Examples of Green Investment Banks Around the World
1. UK Green Investment Bank (now part of Green Investment Group)
Launched in 2012, it invested billions in offshore wind and other renewable sectors, helping the UK become a leader in clean energy.
2. Connecticut Green Bank (USA)
The first state-level green bank in the United States, it has successfully mobilized billions in private investment for solar energy and energy efficiency.
3. New York Green Bank (USA)
Focused on financing clean energy and sustainable infrastructure within New York State, leveraging public funds to scale private investments.
4. Australian Clean Energy Finance Corporation (CEFC)
A national green bank with one of the largest portfolios, investing in renewable energy, energy efficiency, and emerging technologies.
5. Japan Green Fund
Helps accelerate investment in renewable and low-carbon technologies in Asia, particularly focusing on regional cooperation.

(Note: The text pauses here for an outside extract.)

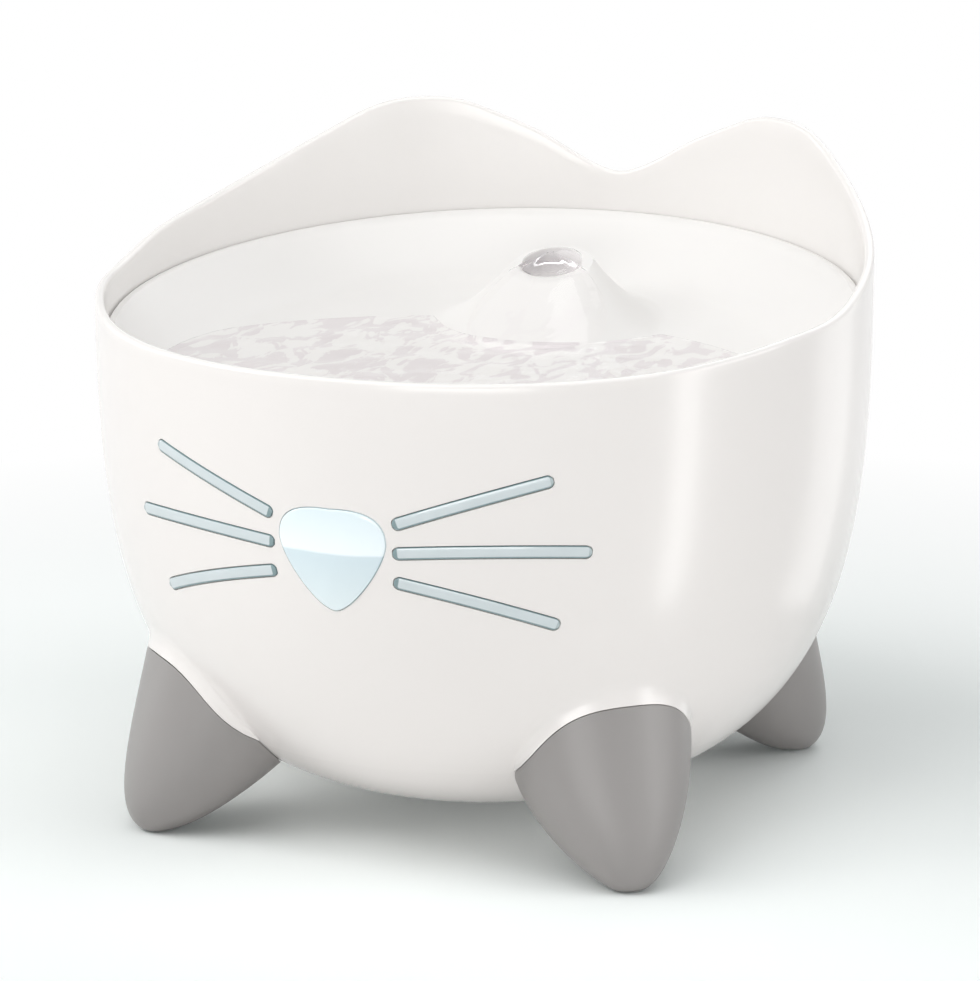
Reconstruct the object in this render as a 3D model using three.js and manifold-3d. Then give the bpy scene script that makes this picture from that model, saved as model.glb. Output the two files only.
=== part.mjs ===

Benefits of Green Investment Banks
1. Accelerating Clean Energy Transition
By channeling capital into renewables, GIBs speed up the replacement of fossil fuels with sustainable energy sources.
2. Job Creation
Green projects funded by GIBs create thousands of jobs in construction, technology, and operations.
3. Economic Growth
Sustainable infrastructure investments boost local economies and increase energy independence.
4. Environmental Benefits
Lower greenhouse gas emissions, cleaner air, and reduced reliance on polluting fuels.
5. Financial Leverage
GIBs have demonstrated the ability to attract 3–5 times more private capital than their own public funding contributions.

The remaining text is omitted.